Frente a la invasión del propio país, uno tiene dos opciones: en el caso de jóvenes fornidos y bien dispuestos, en edad militar y, aparentemente, no impedidos, pueden defender el territorio patrio frente al agresor, como mismo lo hacen las valientes mujeres kurdas; o bien, pueden huir hacia zonas más seguras en busca de cobijo, siguiendo la máxima de vale más cobarde vivo… Ante el miedo a la guerra o a la desgracia, cualquier posición puede ser legítima y cada uno hace lo que su consciencia le dicte y sus bolsillos le permitan. Faltaría más. Pero en geopolítica pasa como con las patologías en medicina, mientras no se identifique la causa que provoca el síntoma, no se supera la enfermedad, como dicen los buenos médicos. Hasta que no se enfoque y resuelva el conflicto que incita a los desplazamientos masivos, el problema permanecerá irresoluto.
A finales de 1979, la antigua URSS envió tropas a Afganistán en apoyo del gobierno de Kabul para poner freno a la insurgencia de los guerrilleros talibanes.

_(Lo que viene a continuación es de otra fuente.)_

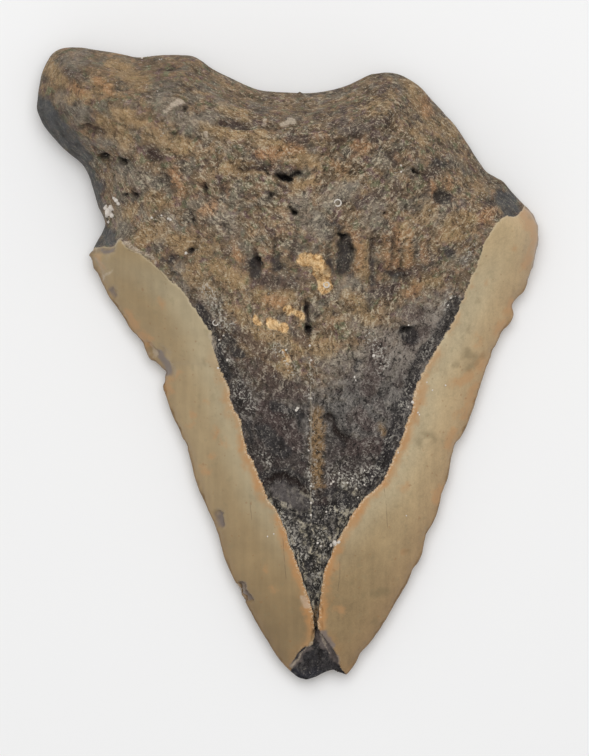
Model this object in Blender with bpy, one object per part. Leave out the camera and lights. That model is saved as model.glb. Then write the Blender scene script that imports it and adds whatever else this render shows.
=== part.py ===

Poco después, Andrea Gromyko, el legendario ministro de Asuntos Exteriores de la URSS, conocido en el argot de los pasillos de la diplomacia como Míster Niet, reconocía en privado, a propósito de la intervención soviética en Afganistán, que la URSS estaba haciendo «el trabajo sucio» para Europa y para los americanos. Y todo por la irresponsabilidad de EE UU en Irán, al dejar caer al Sha y permitir el ascenso al poder del fundamentalismo de Jomeini (…) El apoyo de EE UU y Occidente a la guerrilla afgana de los talibanes es una irresponsabilidad histórica decía entonces.
Y de aquellos polvos vienen estos lodos, podríamos decir hoy.
En el problema de los desplazados por los conflictos en Libia, Siria, Irak, Afganistán, Egipto, Túnez…, hay mucha responsabilidad de los gobiernos occidentales, pero sobre todo, mucha hipocresía. Como siempre, habla quien tiene que le digan. Los gobiernos que han hostigado, cuando no consentido mirando hacia otro lado, o apoyado la desestabilización en estos países, son los mismos que critican la postura del gobierno húngaro ante el flujo masivo de desplazados que intentan atravesar las fronteras. Pero es que, además, todos hacen exactamente lo mismo si no peor en sus respectivos confines. Basta advertir que Francia cerró el paso fronterizo de Ventimiglia para evitar la avalancha migratoria procedente de Italia; o qué me dicen del vallado instalado por España en Ceuta y Melilla y sus trágicas consecuencias; la misma Alemania, cerró, hace unos días, el espacio Schengen en su frontera con Austria…
El otro día me preguntaba un taxista en improvisada charla de recorrido urbano por qué creía que los refugiados sirios no se dirigían a otros países árabes más cercanos. Le contesté con franqueza que los motivos podrían ser dos: uno que se vean atraídos por una misteriosa fuerza que por desconocidas e incomprensibles razones los lanza hacia Europa. Pues sólo esto podría justificar que se ponga en riesgo la vida al afrontar en precarias condiciones una larga travesía por mar que va desde Turquía hasta Grecia o Italia. En lugar de dirigirse por tierra medio más seguro hacia otros países vecinos, de mayoría musulmana y cultura afín, como: Jordania o Turquía o Estados como Arabia Saudí, Catar y Emiratos (que son, además, demandantes y receptores de mano de obra foránea) o, incluso, Líbano.
La segunda razón puede ser que Europa se ha convertido en la tierra prometida de los condenados al éxodo de los países azotados por conflictos en la cuenca sur del Mediterráneo y parten a la aventura en busca de trabajo y bienestar. Pero esto le dije es hoy un espejismo. Las perspectivas de empleo y bienestar social son cada vez más inciertas en Europa, sin embargo, consiguiendo el estatus de refugiado, tienen derecho a asistencia económica básica para vivir. Lo que, supongo, no deja de ser un aliciente…
Así las cosas, me pregunto: ¿qué es preferible: combatir la causa o paliar los síntomas?